### Required task
Search the data below for the string "empty". Extract every line that contains it.

** start of Rows **

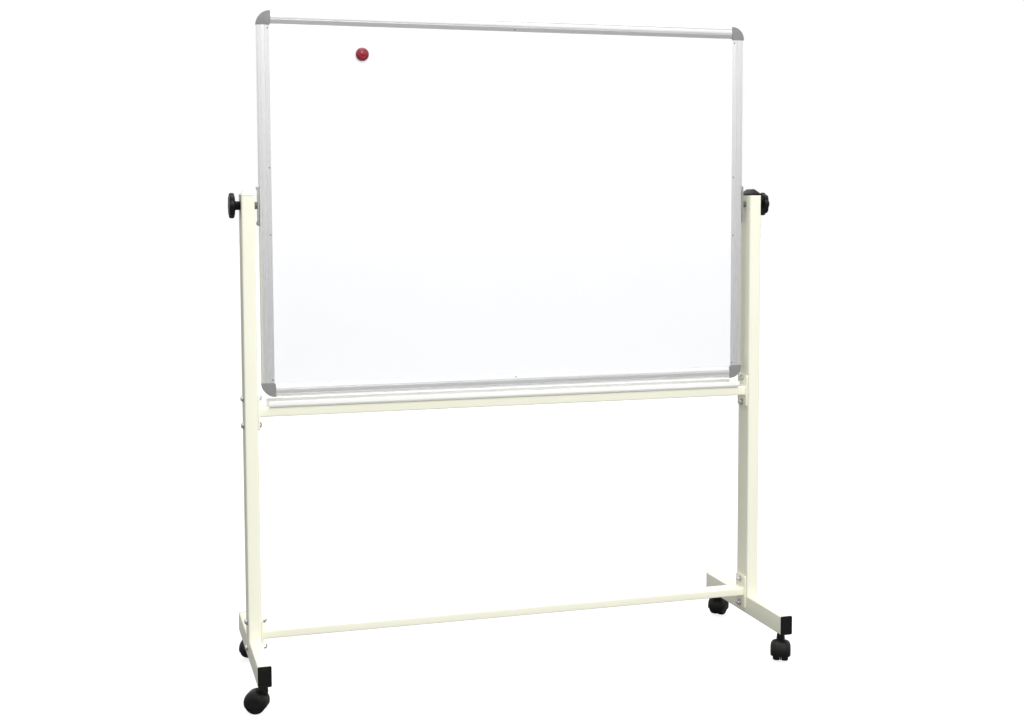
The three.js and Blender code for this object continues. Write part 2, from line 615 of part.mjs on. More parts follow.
// Profiles up the stem's axis: [radius, height]. The stem has a collar under the foot.
const COLLAR_TOP = FOOT_Z - GAP;
const STEM_PROFILE = [
  [0, 47.5], [5, 47.5], [5, 62.2], [8.6, 62.2], [8.6, COLLAR_TOP], [5, COLLAR_TOP],
  [5, 95], [3.8, 97], [0, 97],
];
const NECK_PROFILE = [[0, 38], [11, 38], [9.4, 52], [8.6, 61.4], [0, 61.4]];
// Profiles about the axle: [radius, distance along the axle].
const SHELL_PROFILE = [
  [0, -HOOD_HALF], [18, -HOOD_HALF], [24.6, -19], [HOOD_R, -12],
  [HOOD_R, 12], [24.6, 19], [18, HOOD_HALF], [0, HOOD_HALF],
];
const CAVITY_PROFILE = [
  [0, 1.5], [CAVITY_R, 1.5], [CAVITY_R, 16.6], [CAVITY_R - 1.9, CAVITY_HALF], [0, CAVITY_HALF],
];
const WHEEL_PROFILE = [
  [4.5, 0], [WHEEL_R - 1.8, 0], [WHEEL_R, 1.8], [WHEEL_R, 14],
  [WHEEL_R - 2.2, 16.2], [4.5, 16.2], [4.5, 0],
];

function castorHood() {
  const shell = revolve(SHELL_PROFILE, 20, [0, 1, 0], [TRAIL, 0, AXLE_Z + HOOD_LIFT]);
  const neck = revolve(NECK_PROFILE, 12, Z_AXIS, [0, 0, 0]);
  // a wheel cavity each side leaves a web in the middle
  const cavities = [-1, 1].map((sign) =>
    revolve(CAVITY_PROFILE, 20, [0, sign, 0], [TRAIL, 0, AXLE_Z]));
  const { radius, z, length, segments } = STEM_HOLE;
  const stemHole = rod(radius, Z_AXIS, [0, 0, z], length, segments);
  const below = box([-60, 80], [-60, 60], [-20, HOOD_BOTTOM]);
  const axleHalf = CAVITY_HALF + 1;
  const axle = rod(AXLE_R, [0, 1, 0], [TRAIL, -axleHalf, AXLE_Z], 2 * axleHalf, 10);
  return union(cut(union(shell, neck), ...cavities, stemHole, below), axle);
}

function castorWheel(sign) {
  const at = [TRAIL, sign * WHEEL_Y, AXLE_Z];
  return revolve(WHEEL_PROFILE, WHEEL_SEG, [0, sign, 0], at, Math.PI / WHEEL_SEG);
}

for (const [name, side, end, angle] of CASTORS) {
  const at = [side * UPRIGHT_X, end * CASTOR_Y, 0];
  const castor = new THREE.Group();
  castor.position.set(...at);
  stand.add(castor);
  add(stand, `castor_stem_${name}`, revolve(STEM_PROFILE, 12, Z_AXIS, at), ZINC);

  const swivel = new THREE.Group();
  swivel.rotation.z = THREE.MathUtils.degToRad(angle);
  castor.add(swivel);
  add(swivel, `castor_hood_${name}`, castorHood(), BLACK);
  add(swivel, `castor_wheel_a_${name}`, castorWheel(-1), BLACK);
  add(swivel, `castor_wheel_b_${name}`, castorWheel(1), BLACK);
}

export default whiteboard;
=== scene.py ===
"""Rolling whiteboard: a framed board that tilts between two uprights on castors.

Metres, +Z up, floor at Z = 0. The board lies across X and its front faces -Y.
Shape dimensions are in millimetres and are turned into metres with MM; boxes of CAD nodes
come in metres. Each looks piece rides a body of the frame and replaces the plain CAD node.
"""
import json
import math

import bpy
import bmesh
import numpy as np
from mathutils import Matrix, Vector


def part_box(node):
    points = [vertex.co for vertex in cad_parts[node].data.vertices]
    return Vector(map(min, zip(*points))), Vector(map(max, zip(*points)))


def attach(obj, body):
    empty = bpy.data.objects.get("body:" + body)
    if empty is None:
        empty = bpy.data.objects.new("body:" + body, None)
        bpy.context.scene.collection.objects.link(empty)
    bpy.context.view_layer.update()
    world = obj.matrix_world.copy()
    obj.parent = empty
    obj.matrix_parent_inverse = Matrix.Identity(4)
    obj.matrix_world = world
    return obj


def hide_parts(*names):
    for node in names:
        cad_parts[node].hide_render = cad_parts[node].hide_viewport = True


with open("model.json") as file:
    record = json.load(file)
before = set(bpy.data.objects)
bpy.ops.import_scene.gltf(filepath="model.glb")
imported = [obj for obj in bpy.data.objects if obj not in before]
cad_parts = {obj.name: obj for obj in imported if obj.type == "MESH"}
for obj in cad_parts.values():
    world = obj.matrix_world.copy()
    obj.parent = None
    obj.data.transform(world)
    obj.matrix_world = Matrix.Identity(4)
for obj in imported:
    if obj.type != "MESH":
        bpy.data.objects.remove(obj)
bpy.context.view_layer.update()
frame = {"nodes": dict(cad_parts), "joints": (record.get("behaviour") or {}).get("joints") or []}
MM = 0.001
SHARP = 32.0  # degrees between faces above which an edge shades sharp
SIDES = (("left", -1), ("right", 1))  # name, direction outwards along X
UP = Vector((0, 0, 1))
scene = bpy.context.scene


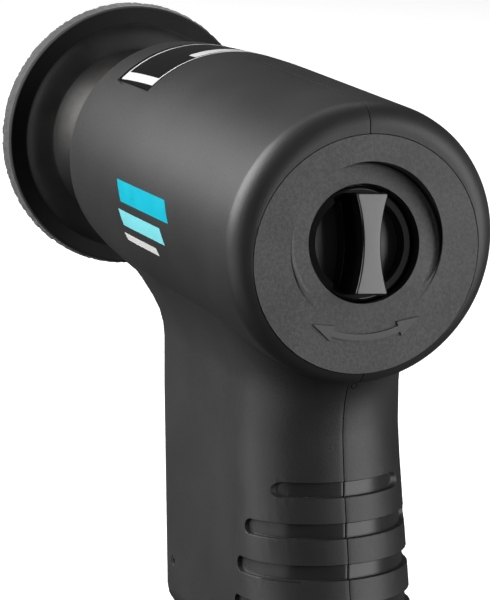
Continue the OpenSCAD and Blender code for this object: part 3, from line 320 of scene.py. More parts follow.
# Glass-filled nylon: fine grain, a faint cloud, the parting line on X = 0, polished slot floors
# and the gate's mark
def mouldedNylon():
    d = housingLook
    m, n, links, shader, where = startMaterial("mouldedNylon", d["light"], 0.45)
    (x, y, z) = axesOf(n, links, where)
    side = mathOf(n, links, "ABSOLUTE", x)
    seam = spanOf(n, links, side, d["seam"] * 0.4, d["seam"], 1, 0)
    (over, up) = [mathOf(n, links, "SUBTRACT", axis, at) for axis, at in zip((x, z), d["gate"])]
    ring = lineOf(n, links, reachOf(n, links, over, up), d["gateRing"], d["gateLine"])
    gate = mathOf(n, links, "MULTIPLY", ring, mathOf(n, links, "LESS_THAN", y, d["gateBehind"]))
    line = mathOf(n, links, "MAXIMUM", seam, gate)
    floors = 0.0
    for (height, front) in d["grooves"]:
        up = mathOf(n, links, "SUBTRACT", z, height)
        along = mathOf(n, links, "MAXIMUM", mathOf(n, links, "SUBTRACT", y, front - d["grooveHalf"]), 0.0)
        inside = mathOf(n, links, "LESS_THAN", reachOf(n, links, up, along), d["grooveHalf"])
        floors = inside if floors == 0.0 else mathOf(n, links, "MAXIMUM", floors, inside)
    (near, far) = d["rubbedAndHighlight"]
    floors = mathOf(n, links, "MULTIPLY", floors, spanOf(n, links, side, near, far, 1, 0))
    cloud = noiseOf(n, links, where, d["cloud"], 4)
    skin = tintOf(n, links, cloud, [(0.35, d["dark"]), (0.7, d["light"])])
    links.new(blendOf(n, links, line, skin, d["seamDark"]), shader.inputs["Base Color"])
    grain = noiseOf(n, links, where, d["grain"], 2, 0.6)
    (low, high) = d["rough"]
    rough = spanOf(n, links, grain, 0.3, 0.7, low, high)
    smooth = mathOf(n, links, "MULTIPLY", mathOf(n, links, "SUBTRACT", rough, d["polish"]), floors)
    links.new(mathOf(n, links, "SUBTRACT", rough, smooth), shader.inputs["Roughness"])
    still = mathOf(n, links, "SUBTRACT", 1.0, floors)
    relief = mathOf(n, links, "MULTIPLY", mathOf(n, links, "MULTIPLY", grain, still), d["grainDepth"])
    links.new(spanOf(n, links, line, 0, 1, 0.5, 0), shader.inputs["Specular IOR Level"])
    dip = mathOf(n, links, "MULTIPLY", line, d["seamDepth"])
    bumpOf(n, links, shader, mathOf(n, links, "SUBTRACT", relief, dip), 0.6, 1.0)
    return m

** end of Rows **

### Result of the task
    empty = bpy.data.objects.get("body:" + body)
    if empty is None:
        empty = bpy.data.objects.new("body:" + body, None)
        bpy.context.scene.collection.objects.link(empty)
    obj.parent = empty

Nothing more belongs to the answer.